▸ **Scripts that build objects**

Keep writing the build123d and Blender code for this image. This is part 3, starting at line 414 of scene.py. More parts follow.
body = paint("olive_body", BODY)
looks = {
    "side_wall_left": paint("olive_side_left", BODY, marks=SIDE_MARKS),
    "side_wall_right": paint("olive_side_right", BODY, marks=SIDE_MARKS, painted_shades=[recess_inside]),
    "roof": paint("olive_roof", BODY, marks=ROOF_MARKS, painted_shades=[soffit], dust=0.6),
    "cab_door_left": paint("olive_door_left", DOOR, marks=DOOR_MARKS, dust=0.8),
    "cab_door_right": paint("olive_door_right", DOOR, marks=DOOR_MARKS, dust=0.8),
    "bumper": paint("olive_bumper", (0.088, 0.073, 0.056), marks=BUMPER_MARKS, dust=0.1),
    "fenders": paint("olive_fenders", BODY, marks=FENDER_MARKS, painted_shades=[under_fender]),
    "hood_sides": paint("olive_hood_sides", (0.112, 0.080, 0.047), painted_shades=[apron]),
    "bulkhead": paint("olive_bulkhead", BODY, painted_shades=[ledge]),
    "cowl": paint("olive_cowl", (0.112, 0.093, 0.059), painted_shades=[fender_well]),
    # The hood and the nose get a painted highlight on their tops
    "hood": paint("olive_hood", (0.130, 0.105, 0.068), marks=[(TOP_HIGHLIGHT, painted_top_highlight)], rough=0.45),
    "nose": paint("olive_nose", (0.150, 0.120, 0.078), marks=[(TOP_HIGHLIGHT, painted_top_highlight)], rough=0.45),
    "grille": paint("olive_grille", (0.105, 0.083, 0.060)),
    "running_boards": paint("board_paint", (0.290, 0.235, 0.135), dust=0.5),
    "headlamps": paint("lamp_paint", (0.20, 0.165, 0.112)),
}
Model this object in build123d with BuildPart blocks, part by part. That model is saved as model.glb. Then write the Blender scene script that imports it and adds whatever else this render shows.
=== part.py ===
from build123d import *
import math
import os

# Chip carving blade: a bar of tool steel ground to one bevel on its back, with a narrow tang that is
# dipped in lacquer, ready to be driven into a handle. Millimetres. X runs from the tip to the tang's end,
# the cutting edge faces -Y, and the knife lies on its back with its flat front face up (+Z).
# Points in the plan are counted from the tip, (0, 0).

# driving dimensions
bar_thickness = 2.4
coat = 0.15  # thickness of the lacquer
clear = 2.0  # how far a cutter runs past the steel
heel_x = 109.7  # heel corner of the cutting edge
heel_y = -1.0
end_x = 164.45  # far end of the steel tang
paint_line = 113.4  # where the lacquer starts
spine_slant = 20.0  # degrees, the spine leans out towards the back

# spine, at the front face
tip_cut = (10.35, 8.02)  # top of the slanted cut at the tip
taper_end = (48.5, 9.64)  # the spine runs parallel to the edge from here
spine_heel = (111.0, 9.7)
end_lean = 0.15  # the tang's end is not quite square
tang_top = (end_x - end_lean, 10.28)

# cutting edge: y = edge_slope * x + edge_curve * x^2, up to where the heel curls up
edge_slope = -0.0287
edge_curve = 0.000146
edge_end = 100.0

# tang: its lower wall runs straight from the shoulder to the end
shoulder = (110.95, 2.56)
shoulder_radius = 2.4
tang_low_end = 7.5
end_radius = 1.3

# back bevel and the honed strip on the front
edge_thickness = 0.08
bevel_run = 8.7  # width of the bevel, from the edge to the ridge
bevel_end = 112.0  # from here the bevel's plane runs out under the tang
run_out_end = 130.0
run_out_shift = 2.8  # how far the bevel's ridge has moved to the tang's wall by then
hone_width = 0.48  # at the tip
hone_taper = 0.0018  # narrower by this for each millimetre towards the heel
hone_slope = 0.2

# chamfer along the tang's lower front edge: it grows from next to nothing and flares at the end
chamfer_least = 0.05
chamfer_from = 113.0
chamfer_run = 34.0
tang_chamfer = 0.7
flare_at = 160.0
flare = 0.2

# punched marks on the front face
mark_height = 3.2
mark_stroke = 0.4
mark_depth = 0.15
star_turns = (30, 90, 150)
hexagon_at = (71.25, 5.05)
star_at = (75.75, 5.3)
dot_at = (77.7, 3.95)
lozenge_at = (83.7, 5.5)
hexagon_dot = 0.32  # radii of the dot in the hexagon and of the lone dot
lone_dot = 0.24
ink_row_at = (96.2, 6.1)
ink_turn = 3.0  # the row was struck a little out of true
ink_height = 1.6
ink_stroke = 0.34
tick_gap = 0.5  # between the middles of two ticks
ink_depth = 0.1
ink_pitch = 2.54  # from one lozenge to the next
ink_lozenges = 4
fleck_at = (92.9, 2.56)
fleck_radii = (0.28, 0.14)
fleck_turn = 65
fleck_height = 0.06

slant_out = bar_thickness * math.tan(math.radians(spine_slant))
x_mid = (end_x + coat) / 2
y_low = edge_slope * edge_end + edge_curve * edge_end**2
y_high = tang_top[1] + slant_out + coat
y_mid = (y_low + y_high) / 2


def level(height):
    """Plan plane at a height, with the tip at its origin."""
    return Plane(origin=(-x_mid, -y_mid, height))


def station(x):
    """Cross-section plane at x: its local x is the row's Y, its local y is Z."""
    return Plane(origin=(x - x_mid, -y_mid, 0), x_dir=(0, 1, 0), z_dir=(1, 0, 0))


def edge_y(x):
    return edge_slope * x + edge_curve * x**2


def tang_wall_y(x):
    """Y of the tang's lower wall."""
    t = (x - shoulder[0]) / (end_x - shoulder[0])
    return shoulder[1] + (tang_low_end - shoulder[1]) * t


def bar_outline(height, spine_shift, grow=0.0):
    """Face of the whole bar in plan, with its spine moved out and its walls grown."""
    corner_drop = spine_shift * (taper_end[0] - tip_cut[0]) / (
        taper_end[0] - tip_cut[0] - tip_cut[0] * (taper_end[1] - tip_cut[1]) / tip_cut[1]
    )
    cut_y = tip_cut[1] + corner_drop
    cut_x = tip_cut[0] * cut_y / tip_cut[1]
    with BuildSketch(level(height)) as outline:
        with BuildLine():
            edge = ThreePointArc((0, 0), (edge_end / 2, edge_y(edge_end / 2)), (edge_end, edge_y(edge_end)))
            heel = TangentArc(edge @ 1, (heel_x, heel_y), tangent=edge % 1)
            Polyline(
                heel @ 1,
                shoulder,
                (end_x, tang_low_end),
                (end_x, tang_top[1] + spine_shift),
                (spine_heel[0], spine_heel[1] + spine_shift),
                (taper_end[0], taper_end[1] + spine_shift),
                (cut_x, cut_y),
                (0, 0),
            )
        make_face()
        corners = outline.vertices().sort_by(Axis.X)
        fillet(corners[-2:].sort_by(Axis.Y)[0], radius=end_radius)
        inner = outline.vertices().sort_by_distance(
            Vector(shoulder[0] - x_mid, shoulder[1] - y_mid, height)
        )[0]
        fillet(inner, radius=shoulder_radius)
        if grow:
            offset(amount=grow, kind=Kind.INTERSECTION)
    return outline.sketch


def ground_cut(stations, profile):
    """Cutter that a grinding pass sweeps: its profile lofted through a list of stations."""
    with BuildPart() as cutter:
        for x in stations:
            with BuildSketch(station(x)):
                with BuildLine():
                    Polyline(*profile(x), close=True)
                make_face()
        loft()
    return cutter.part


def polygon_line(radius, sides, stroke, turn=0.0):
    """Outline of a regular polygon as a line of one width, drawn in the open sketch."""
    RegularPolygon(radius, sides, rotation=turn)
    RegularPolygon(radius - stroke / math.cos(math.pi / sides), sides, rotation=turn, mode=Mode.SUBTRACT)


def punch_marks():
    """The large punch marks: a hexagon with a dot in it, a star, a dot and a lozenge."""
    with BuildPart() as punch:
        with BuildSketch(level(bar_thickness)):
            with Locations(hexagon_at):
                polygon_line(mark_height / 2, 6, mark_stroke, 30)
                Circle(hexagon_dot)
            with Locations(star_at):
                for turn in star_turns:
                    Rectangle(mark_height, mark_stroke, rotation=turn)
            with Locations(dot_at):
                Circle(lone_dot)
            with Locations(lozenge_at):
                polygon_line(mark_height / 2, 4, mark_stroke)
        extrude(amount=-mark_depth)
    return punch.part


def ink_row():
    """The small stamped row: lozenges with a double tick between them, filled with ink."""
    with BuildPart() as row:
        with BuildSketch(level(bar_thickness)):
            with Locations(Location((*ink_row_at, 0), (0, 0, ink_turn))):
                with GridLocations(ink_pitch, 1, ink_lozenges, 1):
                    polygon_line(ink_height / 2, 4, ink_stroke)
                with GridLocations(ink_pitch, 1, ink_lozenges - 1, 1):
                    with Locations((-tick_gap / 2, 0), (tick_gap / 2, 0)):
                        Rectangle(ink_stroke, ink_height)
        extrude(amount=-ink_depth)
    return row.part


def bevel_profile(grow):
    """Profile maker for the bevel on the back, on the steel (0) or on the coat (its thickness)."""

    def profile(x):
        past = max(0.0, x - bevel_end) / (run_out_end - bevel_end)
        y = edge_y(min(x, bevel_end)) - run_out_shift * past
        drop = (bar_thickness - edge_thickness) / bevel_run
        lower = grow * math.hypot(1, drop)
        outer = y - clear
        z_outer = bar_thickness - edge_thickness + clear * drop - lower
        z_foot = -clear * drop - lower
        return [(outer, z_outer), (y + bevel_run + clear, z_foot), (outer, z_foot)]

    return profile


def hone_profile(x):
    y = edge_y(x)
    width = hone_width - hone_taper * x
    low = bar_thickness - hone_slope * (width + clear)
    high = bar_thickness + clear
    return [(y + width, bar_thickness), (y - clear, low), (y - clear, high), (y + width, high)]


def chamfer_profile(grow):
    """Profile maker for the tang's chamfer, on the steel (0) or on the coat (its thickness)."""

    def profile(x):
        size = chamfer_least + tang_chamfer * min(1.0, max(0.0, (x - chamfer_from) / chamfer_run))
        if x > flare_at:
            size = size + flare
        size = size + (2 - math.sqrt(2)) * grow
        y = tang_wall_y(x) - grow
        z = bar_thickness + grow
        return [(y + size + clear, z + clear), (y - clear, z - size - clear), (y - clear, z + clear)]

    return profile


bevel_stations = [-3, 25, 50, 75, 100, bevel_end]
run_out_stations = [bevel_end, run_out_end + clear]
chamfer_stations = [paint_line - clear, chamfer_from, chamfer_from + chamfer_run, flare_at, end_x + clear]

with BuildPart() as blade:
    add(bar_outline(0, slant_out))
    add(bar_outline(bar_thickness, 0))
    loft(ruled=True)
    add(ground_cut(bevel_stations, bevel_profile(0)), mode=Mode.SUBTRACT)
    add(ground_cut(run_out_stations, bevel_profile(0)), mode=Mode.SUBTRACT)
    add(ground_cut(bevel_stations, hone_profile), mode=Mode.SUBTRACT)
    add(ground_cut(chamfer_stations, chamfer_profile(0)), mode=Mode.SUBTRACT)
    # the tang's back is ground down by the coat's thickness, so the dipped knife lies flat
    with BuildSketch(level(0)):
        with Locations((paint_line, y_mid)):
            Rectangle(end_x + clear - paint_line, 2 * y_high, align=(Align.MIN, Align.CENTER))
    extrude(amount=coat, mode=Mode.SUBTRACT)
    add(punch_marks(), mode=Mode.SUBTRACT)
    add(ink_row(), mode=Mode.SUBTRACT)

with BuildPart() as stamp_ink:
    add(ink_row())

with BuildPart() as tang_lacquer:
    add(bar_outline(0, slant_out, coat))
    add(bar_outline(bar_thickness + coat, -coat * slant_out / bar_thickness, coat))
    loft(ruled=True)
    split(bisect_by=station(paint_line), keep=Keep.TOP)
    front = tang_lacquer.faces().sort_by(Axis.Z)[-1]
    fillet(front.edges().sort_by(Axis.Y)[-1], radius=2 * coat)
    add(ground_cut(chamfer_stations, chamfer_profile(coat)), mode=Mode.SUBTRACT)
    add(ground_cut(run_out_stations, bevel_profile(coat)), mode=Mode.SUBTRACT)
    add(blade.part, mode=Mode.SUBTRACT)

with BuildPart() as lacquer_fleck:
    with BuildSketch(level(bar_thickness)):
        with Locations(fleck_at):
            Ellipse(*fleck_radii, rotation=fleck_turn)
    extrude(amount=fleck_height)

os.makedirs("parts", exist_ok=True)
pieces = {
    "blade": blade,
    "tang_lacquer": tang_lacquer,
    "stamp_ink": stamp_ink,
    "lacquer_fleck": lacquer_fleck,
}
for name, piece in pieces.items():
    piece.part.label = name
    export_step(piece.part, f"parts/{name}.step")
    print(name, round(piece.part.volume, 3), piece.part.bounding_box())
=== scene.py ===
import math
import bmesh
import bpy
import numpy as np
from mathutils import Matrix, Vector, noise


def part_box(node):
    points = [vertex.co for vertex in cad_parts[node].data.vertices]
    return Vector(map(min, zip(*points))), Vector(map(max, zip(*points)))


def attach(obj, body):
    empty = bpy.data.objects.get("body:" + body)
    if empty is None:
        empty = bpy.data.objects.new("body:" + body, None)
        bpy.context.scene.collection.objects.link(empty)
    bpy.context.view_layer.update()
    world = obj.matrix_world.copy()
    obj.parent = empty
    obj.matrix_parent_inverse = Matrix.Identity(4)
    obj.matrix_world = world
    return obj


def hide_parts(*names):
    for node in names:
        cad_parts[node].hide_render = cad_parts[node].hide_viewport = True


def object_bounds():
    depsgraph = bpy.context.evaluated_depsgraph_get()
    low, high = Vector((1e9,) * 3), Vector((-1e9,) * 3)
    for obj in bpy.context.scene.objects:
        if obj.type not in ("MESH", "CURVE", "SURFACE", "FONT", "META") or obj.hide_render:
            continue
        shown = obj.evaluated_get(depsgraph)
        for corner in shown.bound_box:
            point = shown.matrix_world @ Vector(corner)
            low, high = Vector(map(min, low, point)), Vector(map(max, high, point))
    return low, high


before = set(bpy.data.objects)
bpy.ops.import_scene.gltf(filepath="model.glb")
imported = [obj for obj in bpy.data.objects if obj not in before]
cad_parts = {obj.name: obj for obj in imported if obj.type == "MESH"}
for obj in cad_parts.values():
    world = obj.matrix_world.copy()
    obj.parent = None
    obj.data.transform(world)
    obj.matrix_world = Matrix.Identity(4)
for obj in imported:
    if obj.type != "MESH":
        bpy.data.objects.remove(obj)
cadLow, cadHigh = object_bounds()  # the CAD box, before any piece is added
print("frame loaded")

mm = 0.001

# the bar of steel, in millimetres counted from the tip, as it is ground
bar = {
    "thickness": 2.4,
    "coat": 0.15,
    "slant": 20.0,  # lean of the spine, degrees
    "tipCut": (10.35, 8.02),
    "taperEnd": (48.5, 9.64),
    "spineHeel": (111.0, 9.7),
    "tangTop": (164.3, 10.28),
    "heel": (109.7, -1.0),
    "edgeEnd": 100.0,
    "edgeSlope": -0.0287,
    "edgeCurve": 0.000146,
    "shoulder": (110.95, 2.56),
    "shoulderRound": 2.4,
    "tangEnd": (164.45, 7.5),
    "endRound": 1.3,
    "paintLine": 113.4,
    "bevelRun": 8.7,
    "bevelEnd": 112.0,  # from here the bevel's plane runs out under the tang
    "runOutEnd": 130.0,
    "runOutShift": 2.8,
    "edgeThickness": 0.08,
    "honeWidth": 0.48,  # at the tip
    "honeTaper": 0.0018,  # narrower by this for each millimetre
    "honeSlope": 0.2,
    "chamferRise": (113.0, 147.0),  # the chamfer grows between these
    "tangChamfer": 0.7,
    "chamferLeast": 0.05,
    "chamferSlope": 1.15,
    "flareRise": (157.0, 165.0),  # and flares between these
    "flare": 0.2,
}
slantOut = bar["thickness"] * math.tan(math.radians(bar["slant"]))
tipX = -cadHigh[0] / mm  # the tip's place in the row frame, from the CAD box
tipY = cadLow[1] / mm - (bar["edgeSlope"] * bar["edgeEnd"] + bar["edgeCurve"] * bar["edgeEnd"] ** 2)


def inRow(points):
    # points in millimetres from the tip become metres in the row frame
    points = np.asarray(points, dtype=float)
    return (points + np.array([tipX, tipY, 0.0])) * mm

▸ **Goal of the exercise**
Look through the material above and print exactly the lines from the one containing "add(blade.part, mode=Mode.SUBTRACT)" to the one containing "bpy.context.scene.collection.objects.link(empty)", both included, and nothing more.

▸ **Solution to this exercise**
    add(blade.part, mode=Mode.SUBTRACT)

with BuildPart() as lacquer_fleck:
    with BuildSketch(level(bar_thickness)):
        with Locations(fleck_at):
            Ellipse(*fleck_radii, rotation=fleck_turn)
    extrude(amount=fleck_height)

os.makedirs("parts", exist_ok=True)
pieces = {
    "blade": blade,
    "tang_lacquer": tang_lacquer,
    "stamp_ink": stamp_ink,
    "lacquer_fleck": lacquer_fleck,
}
for name, piece in pieces.items():
    piece.part.label = name
    export_step(piece.part, f"parts/{name}.step")
    print(name, round(piece.part.volume, 3), piece.part.bounding_box())
=== scene.py ===
import math
import bmesh
import bpy
import numpy as np
from mathutils import Matrix, Vector, noise


def part_box(node):
    points = [vertex.co for vertex in cad_parts[node].data.vertices]
    return Vector(map(min, zip(*points))), Vector(map(max, zip(*points)))


def attach(obj, body):
    empty = bpy.data.objects.get("body:" + body)
    if empty is None:
        empty = bpy.data.objects.new("body:" + body, None)
        bpy.context.scene.collection.objects.link(empty)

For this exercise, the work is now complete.